Die Beschwerden der Angeklagten B***** und F***** unterlassen die gebotene Bezugnahme auf Verfahrensergebnisse, die (ihrer Ansicht nach) Anlass zur begehrten Fragestellung geboten hätten. Mit dem diesbezüglichen Verweis auf die Gegenäußerung des Verteidigers zum Anklagevortrag (S 209/II) verkennt die Rüge des Angeklagten F*****, dass der § 314 Abs 1 StPO zu Grunde liegende Begriff des Tatsachenvorbringens iS des § 258 Abs 1 StPO zu verstehen ist, also nur aus der in der Hauptverhandlung gewählten Verantwortung des Angeklagten oder den dort vorgeführten Beweismitteln abgeleitet werden kann (vgl Schindler, WK-StPO § 313 Rz 9; Lendl, WK-StPO § 258 Rz 5).

Die Beschwerde des Angeklagten M***** trachtet danach, die Notwendigkeit der geforderten Fragestellung aus einzelnen, isoliert herausgegriffenen Passagen der Aussagen des Beschwerdeführers, seines Mitangeklagten Zelimir B***** sowie des Zeugen Amir I***** zu erschließen und unterlässt solcherart die erforderliche Betrachtung der herangezogenen Beweisergebnisse in ihrem inneren Sinnzusammenhang (Schindler, WK-StPO § 313 Rz 14).

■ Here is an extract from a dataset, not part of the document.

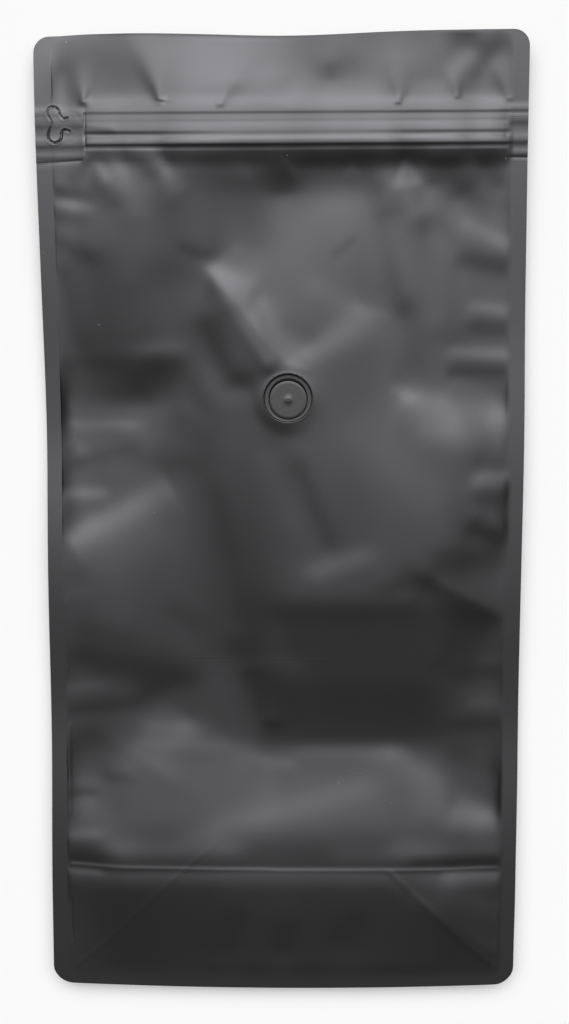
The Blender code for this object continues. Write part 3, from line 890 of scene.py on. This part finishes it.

Nach dem ungerügten Protokoll über die Hauptverhandlung (ON 101, 111) bieten die relevierten Depositionen in ihrer jeweiligen Gesamtheit aber gerade keinen Anlass für die Annahme, Amir I***** wäre nicht mit dem (sodann erreichten) Ziel, den Beschwerdeführern Bargeld zu verschaffen, unter Vorhalt von Waffen gefährlich bedroht worden (s insbes S 219, 221, 238 f, 428 f/II).

Die Instruktionsrügen (Z 8) der Angeklagten M***** und F*****, die auf die Tatbestände der schweren Nötigung und der Veruntreuung zielen, verfehlen den vom Gesetz geforderten Bezugspunkt, weil die Rechtsbelehrung nur insofern angefochten werden kann, als sie Fragen betrifft, die den Geschworenen tatsächlich gestellt worden sind (Ratz, WK-StPO § 345 Rz 63; 15 Os 30/03).

Die Nichtigkeitsbeschwerden waren daher gemäß §§ 285d Abs 1, 344 StPO schon bei nichtöffentlicher Beratung sofort zurückzuweisen. Die Entscheidung über die Berufungen kommt somit dem Oberlandesgericht zu (§§ 285i, 344 StPO).

Der Kostenausspruch beruht auf § 390a Abs 1 StPO.